## Problem details
Return each line of the material verbatim.

--- start ---

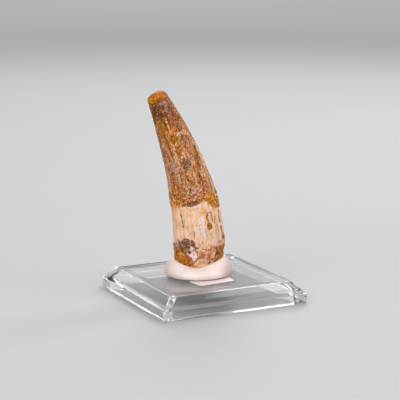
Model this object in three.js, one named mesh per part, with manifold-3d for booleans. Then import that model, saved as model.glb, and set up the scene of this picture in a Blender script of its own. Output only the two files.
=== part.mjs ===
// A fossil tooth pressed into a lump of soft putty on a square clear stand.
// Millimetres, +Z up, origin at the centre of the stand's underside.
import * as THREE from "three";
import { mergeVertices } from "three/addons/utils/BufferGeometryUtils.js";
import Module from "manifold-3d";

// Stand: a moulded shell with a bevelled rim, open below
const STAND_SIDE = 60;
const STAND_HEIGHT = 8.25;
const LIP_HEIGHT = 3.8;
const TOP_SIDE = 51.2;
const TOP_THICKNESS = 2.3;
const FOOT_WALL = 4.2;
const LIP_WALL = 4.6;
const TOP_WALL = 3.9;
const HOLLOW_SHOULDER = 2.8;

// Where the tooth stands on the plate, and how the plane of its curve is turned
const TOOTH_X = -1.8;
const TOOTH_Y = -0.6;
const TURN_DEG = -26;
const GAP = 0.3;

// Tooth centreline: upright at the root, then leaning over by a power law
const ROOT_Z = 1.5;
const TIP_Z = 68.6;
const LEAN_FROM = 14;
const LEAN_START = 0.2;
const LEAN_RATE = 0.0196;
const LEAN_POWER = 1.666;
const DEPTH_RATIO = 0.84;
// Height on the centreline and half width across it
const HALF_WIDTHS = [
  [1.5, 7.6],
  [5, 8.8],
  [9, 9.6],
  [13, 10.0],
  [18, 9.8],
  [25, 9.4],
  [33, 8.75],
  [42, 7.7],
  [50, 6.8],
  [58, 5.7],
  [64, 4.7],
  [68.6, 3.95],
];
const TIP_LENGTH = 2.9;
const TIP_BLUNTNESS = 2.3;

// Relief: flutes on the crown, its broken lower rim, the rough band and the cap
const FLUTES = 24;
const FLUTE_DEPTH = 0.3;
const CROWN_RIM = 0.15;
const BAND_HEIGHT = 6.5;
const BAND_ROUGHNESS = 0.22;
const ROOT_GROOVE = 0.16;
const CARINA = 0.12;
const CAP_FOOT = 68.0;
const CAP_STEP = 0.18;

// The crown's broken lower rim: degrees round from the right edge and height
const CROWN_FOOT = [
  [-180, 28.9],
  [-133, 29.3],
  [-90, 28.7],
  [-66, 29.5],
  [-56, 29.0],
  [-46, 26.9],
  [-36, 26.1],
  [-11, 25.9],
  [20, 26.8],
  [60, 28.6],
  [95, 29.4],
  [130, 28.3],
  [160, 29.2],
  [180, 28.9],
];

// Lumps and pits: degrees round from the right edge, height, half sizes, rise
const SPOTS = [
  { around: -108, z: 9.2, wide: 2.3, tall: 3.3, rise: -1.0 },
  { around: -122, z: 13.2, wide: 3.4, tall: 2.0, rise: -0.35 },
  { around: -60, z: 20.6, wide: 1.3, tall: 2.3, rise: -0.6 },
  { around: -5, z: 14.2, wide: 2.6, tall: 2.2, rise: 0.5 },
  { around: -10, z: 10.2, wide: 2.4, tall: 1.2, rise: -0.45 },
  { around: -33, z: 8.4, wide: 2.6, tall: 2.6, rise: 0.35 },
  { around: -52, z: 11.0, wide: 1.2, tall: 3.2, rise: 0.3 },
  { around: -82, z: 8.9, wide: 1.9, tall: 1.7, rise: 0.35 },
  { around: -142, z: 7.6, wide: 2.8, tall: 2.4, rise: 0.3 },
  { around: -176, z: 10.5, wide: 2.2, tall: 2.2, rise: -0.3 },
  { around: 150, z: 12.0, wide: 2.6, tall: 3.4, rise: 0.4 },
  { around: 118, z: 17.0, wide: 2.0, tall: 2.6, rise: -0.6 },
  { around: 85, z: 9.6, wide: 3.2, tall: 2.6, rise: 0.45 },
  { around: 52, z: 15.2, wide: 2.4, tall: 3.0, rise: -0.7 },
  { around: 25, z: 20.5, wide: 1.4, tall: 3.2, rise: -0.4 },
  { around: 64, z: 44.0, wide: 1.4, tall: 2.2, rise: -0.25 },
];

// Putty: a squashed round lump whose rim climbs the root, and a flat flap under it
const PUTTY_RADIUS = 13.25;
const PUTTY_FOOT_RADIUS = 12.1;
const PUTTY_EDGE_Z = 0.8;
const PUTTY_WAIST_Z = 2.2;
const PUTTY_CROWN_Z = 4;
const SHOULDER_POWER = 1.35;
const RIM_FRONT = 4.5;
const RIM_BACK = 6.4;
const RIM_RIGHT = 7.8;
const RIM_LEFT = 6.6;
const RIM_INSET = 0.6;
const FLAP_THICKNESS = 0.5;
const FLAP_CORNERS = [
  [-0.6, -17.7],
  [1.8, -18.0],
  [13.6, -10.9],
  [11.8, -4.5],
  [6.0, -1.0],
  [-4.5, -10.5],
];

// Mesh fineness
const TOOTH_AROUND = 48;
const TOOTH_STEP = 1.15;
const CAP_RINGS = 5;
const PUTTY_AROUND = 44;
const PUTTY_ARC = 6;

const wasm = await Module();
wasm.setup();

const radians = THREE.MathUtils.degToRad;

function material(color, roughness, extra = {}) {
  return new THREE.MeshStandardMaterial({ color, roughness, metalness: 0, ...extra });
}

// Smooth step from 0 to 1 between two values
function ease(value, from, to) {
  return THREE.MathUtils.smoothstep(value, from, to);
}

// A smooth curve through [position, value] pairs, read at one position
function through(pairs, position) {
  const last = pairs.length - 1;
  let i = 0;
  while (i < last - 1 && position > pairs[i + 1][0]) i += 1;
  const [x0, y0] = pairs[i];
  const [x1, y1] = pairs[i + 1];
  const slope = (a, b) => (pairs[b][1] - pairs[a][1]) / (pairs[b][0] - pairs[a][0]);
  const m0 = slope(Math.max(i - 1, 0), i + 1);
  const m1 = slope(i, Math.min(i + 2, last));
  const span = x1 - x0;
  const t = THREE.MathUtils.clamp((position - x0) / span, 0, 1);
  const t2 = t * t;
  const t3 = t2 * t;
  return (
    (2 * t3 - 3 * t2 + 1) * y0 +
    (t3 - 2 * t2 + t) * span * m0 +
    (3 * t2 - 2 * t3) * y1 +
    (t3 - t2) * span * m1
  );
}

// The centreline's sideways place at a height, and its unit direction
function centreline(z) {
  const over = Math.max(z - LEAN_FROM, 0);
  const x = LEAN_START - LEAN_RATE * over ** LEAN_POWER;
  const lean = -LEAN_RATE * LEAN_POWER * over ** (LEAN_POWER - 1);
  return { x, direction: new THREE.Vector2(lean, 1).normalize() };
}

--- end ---

## Exercise result
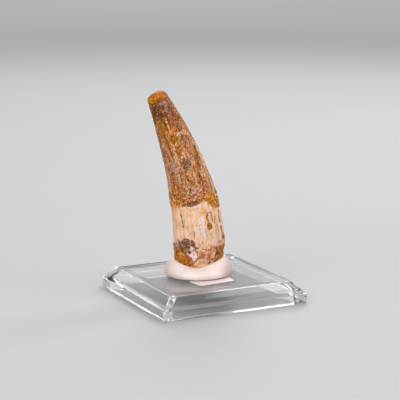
Model this object in three.js, one named mesh per part, with manifold-3d for booleans. Then import that model, saved as model.glb, and set up the scene of this picture in a Blender script of its own. Output only the two files.
=== part.mjs ===
// A fossil tooth pressed into a lump of soft putty on a square clear stand.
// Millimetres, +Z up, origin at the centre of the stand's underside.
import * as THREE from "three";
import { mergeVertices } from "three/addons/utils/BufferGeometryUtils.js";
import Module from "manifold-3d";

// Stand: a moulded shell with a bevelled rim, open below
const STAND_SIDE = 60;
const STAND_HEIGHT = 8.25;
const LIP_HEIGHT = 3.8;
const TOP_SIDE = 51.2;
const TOP_THICKNESS = 2.3;
const FOOT_WALL = 4.2;
const LIP_WALL = 4.6;
const TOP_WALL = 3.9;
const HOLLOW_SHOULDER = 2.8;

// Where the tooth stands on the plate, and how the plane of its curve is turned
const TOOTH_X = -1.8;
const TOOTH_Y = -0.6;
const TURN_DEG = -26;
const GAP = 0.3;

// Tooth centreline: upright at the root, then leaning over by a power law
const ROOT_Z = 1.5;
const TIP_Z = 68.6;
const LEAN_FROM = 14;
const LEAN_START = 0.2;
const LEAN_RATE = 0.0196;
const LEAN_POWER = 1.666;
const DEPTH_RATIO = 0.84;
// Height on the centreline and half width across it
const HALF_WIDTHS = [
  [1.5, 7.6],
  [5, 8.8],
  [9, 9.6],
  [13, 10.0],
  [18, 9.8],
  [25, 9.4],
  [33, 8.75],
  [42, 7.7],
  [50, 6.8],
  [58, 5.7],
  [64, 4.7],
  [68.6, 3.95],
];
const TIP_LENGTH = 2.9;
const TIP_BLUNTNESS = 2.3;

// Relief: flutes on the crown, its broken lower rim, the rough band and the cap
const FLUTES = 24;
const FLUTE_DEPTH = 0.3;
const CROWN_RIM = 0.15;
const BAND_HEIGHT = 6.5;
const BAND_ROUGHNESS = 0.22;
const ROOT_GROOVE = 0.16;
const CARINA = 0.12;
const CAP_FOOT = 68.0;
const CAP_STEP = 0.18;

// The crown's broken lower rim: degrees round from the right edge and height
const CROWN_FOOT = [
  [-180, 28.9],
  [-133, 29.3],
  [-90, 28.7],
  [-66, 29.5],
  [-56, 29.0],
  [-46, 26.9],
  [-36, 26.1],
  [-11, 25.9],
  [20, 26.8],
  [60, 28.6],
  [95, 29.4],
  [130, 28.3],
  [160, 29.2],
  [180, 28.9],
];

// Lumps and pits: degrees round from the right edge, height, half sizes, rise
const SPOTS = [
  { around: -108, z: 9.2, wide: 2.3, tall: 3.3, rise: -1.0 },
  { around: -122, z: 13.2, wide: 3.4, tall: 2.0, rise: -0.35 },
  { around: -60, z: 20.6, wide: 1.3, tall: 2.3, rise: -0.6 },
  { around: -5, z: 14.2, wide: 2.6, tall: 2.2, rise: 0.5 },
  { around: -10, z: 10.2, wide: 2.4, tall: 1.2, rise: -0.45 },
  { around: -33, z: 8.4, wide: 2.6, tall: 2.6, rise: 0.35 },
  { around: -52, z: 11.0, wide: 1.2, tall: 3.2, rise: 0.3 },
  { around: -82, z: 8.9, wide: 1.9, tall: 1.7, rise: 0.35 },
  { around: -142, z: 7.6, wide: 2.8, tall: 2.4, rise: 0.3 },
  { around: -176, z: 10.5, wide: 2.2, tall: 2.2, rise: -0.3 },
  { around: 150, z: 12.0, wide: 2.6, tall: 3.4, rise: 0.4 },
  { around: 118, z: 17.0, wide: 2.0, tall: 2.6, rise: -0.6 },
  { around: 85, z: 9.6, wide: 3.2, tall: 2.6, rise: 0.45 },
  { around: 52, z: 15.2, wide: 2.4, tall: 3.0, rise: -0.7 },
  { around: 25, z: 20.5, wide: 1.4, tall: 3.2, rise: -0.4 },
  { around: 64, z: 44.0, wide: 1.4, tall: 2.2, rise: -0.25 },
];

// Putty: a squashed round lump whose rim climbs the root, and a flat flap under it
const PUTTY_RADIUS = 13.25;
const PUTTY_FOOT_RADIUS = 12.1;
const PUTTY_EDGE_Z = 0.8;
const PUTTY_WAIST_Z = 2.2;
const PUTTY_CROWN_Z = 4;
const SHOULDER_POWER = 1.35;
const RIM_FRONT = 4.5;
const RIM_BACK = 6.4;
const RIM_RIGHT = 7.8;
const RIM_LEFT = 6.6;
const RIM_INSET = 0.6;
const FLAP_THICKNESS = 0.5;
const FLAP_CORNERS = [
  [-0.6, -17.7],
  [1.8, -18.0],
  [13.6, -10.9],
  [11.8, -4.5],
  [6.0, -1.0],
  [-4.5, -10.5],
];

// Mesh fineness
const TOOTH_AROUND = 48;
const TOOTH_STEP = 1.15;
const CAP_RINGS = 5;
const PUTTY_AROUND = 44;
const PUTTY_ARC = 6;

const wasm = await Module();
wasm.setup();

const radians = THREE.MathUtils.degToRad;

function material(color, roughness, extra = {}) {
  return new THREE.MeshStandardMaterial({ color, roughness, metalness: 0, ...extra });
}

// Smooth step from 0 to 1 between two values
function ease(value, from, to) {
  return THREE.MathUtils.smoothstep(value, from, to);
}

// A smooth curve through [position, value] pairs, read at one position
function through(pairs, position) {
  const last = pairs.length - 1;
  let i = 0;
  while (i < last - 1 && position > pairs[i + 1][0]) i += 1;
  const [x0, y0] = pairs[i];
  const [x1, y1] = pairs[i + 1];
  const slope = (a, b) => (pairs[b][1] - pairs[a][1]) / (pairs[b][0] - pairs[a][0]);
  const m0 = slope(Math.max(i - 1, 0), i + 1);
  const m1 = slope(i, Math.min(i + 2, last));
  const span = x1 - x0;
  const t = THREE.MathUtils.clamp((position - x0) / span, 0, 1);
  const t2 = t * t;
  const t3 = t2 * t;
  return (
    (2 * t3 - 3 * t2 + 1) * y0 +
    (t3 - 2 * t2 + t) * span * m0 +
    (3 * t2 - 2 * t3) * y1 +
    (t3 - t2) * span * m1
  );
}

// The centreline's sideways place at a height, and its unit direction
function centreline(z) {
  const over = Math.max(z - LEAN_FROM, 0);
  const x = LEAN_START - LEAN_RATE * over ** LEAN_POWER;
  const lean = -LEAN_RATE * LEAN_POWER * over ** (LEAN_POWER - 1);
  return { x, direction: new THREE.Vector2(lean, 1).normalize() };
}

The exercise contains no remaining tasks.